Oltre a Cristo, il personaggio maggiormente ricorrente è la Maddalena, rappresentata
come una macchia cromatica di colore rosso vivo che, ai piedi della croce,
grida dolore e amore.
Sono questi
gli stessi anni in cui la Chiesa vive il concilio Vaticano II, anni di grande
apertura, ma anche di dolorosi scontri tra diverse visioni del mondo. Manaresi
partecipa a questo dibattito attraverso la sua pittura: nel Cristo morto e
nella Maddalena riversa il suo grido muto di uomo ferito dalla vita, nonostante
tutto, ancora tenacemente capace di cercare risposte e riconciliazioni.
Questa irrequietezza
si presenta in tutta la sua potenza espressiva nelle ultime composizioni,
realizzate tra fine Ottanta e inizio Novanta: dopo una progressiva compressione
dei volumi, una sintesi delle forme e un’intensificazione dei contrasti
cromatici, alla fine della vita Manaresi elabora composizioni in cui le visioni
dell’anima si mescolano e si fondono con la realtà naturale.
Da un lato
recupera elementi appartenenti alle precedenti ricerche formali, dall’altro
risolve l’urgenza espressiva ricorrendo all’astrazione, via inedita per lui.
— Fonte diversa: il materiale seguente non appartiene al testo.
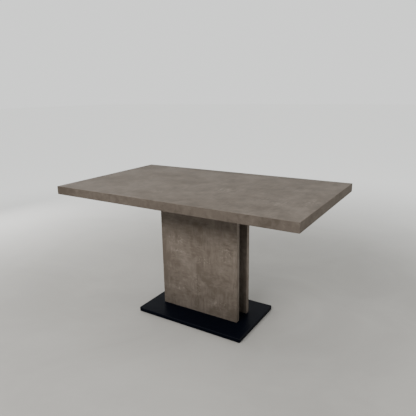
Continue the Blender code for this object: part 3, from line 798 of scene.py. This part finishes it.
def build_carrier_fittings(side, materials):
    """Screws, plugs and weld beads of the tubes that carry one leaf."""
    body = f"{side}_leaf"
    screws = bmesh.new()
    plugs = bmesh.new()
    beads = bmesh.new()
    screw = cross_screw()
    plug = end_plug(CARRIER_TUBE, CARRIER_TUBE)
    for edge, _ in EDGES:
        batten_low, batten_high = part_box(f"leaf_batten_{edge}_{side}")
        carrier_low, carrier_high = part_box(f"leaf_carrier_{edge}_{side}")
        carrier_y = middle(batten_low.y, batten_high.y)
        tube_bottom = batten_low.z - CARRIER_GAP - CARRIER_TUBE
        for share in CARRIER_SCREW_SHARES:
            x = batten_low.x + share * (batten_high.x - batten_low.x)
            stamp(screws, screw, (x, carrier_y, tube_bottom), (0, 0, -1))
        for x, facing in ((carrier_high.x, 1), (carrier_low.x, -1)):
            stamp(plugs, plug, (x, carrier_y, tube_bottom + CARRIER_TUBE / 2), (facing, 0, 0))

    cross_low, cross_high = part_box(f"leaf_cross_tube_{side}")
    bead = weld_bead(cross_high.x - cross_low.x, CROSS_BEAD_RADIUS)
    for y in (cross_low.y, cross_high.y):
        for z in (cross_low.z, cross_high.z):
            stamp(beads, bead, (cross_low.x, y, z), (1, 0, 0))
    add_piece(f"leaf_screws_{side}", screws, materials["zinc"], body)
    add_piece(f"carrier_end_plugs_{side}", plugs, materials["plastic"], body)
    add_piece(f"leaf_weld_beads_{side}", beads, materials["steel"], body, ROUND_EDGES)


def build_bolt_fittings(side, materials):
    """A ribbed sleeve on each lock bolt's knob, and a thin guide flange on the tube round it."""
    flanges = bmesh.new()
    for edge, sy in EDGES:
        low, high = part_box(f"lock_bolt_{edge}_{side}")
        x = middle(low.x, high.x)
        z = middle(low.z, high.z)
        knob_end = high.y if sy > 0 else low.y
        sleeve = knob_sleeve((high.z - low.z) / 2, SLEEVE_LENGTH)
        grip = bmesh.new()
        stamp(grip, sleeve, (x, knob_end - sy * SLEEVE_START, z), (0, sy, 0))
        body = f"{side}_{edge}_bolt"
        add_piece(f"knob_sleeve_{edge}_{side}", grip, materials["plastic"], body)

        batten_low, batten_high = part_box(f"leaf_batten_{edge}_{side}")
        tube_face = sy * (abs(middle(batten_low.y, batten_high.y)) + CARRIER_TUBE / 2)
        flange = loft([ring(4.3 * MM, 0, 24), ring(8.0 * MM, 0, 24), ring(8.0 * MM, 0.5 * MM, 24),
                       ring(7.4 * MM, 0.7 * MM, 24), ring(4.3 * MM, 0.7 * MM, 24)], joined=True)
        stamp(flanges, flange, (x, tube_face, z), (0, sy, 0))
    add_piece(f"bolt_flanges_{side}", flanges, materials["zinc"], f"{side}_leaf")


def main():
    build_camera()
    build_light()
    build_stage()
    materials = build_materials()
    dress_cad(materials)
    build_frame_fittings(materials)
    build_base_fittings(materials)
    build_bumpers(materials)
    for side, _ in SIDES:
        build_stud_caps(side, materials)
        build_carrier_fittings(side, materials)
        build_bolt_fittings(side, materials)


main()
Queste <<opere nuove>> - come lui stesso le definisce – appaiono
quasi implodere su loro stesse. Il tratto nervoso e acuto sembra perdersi
nell’interazione.Qual è il senso di queste forme “informi”, nate da un urlo senza suoni e da un gesto colmo di energia, ma irretito e immobilizzato da un segno agitato? Tutto sembra perdersi in un buio esistenziale, in una sofferta sconfitta, come nella Composizione rosso-nera che chiude la mostra. Questi inediti lavori segnano il drammatico esito di un artista che ha ancora tanto da rivelare e che la mostra indaga da un punto di vista nuovo. Una riflessione sul senso delle cose e della vita.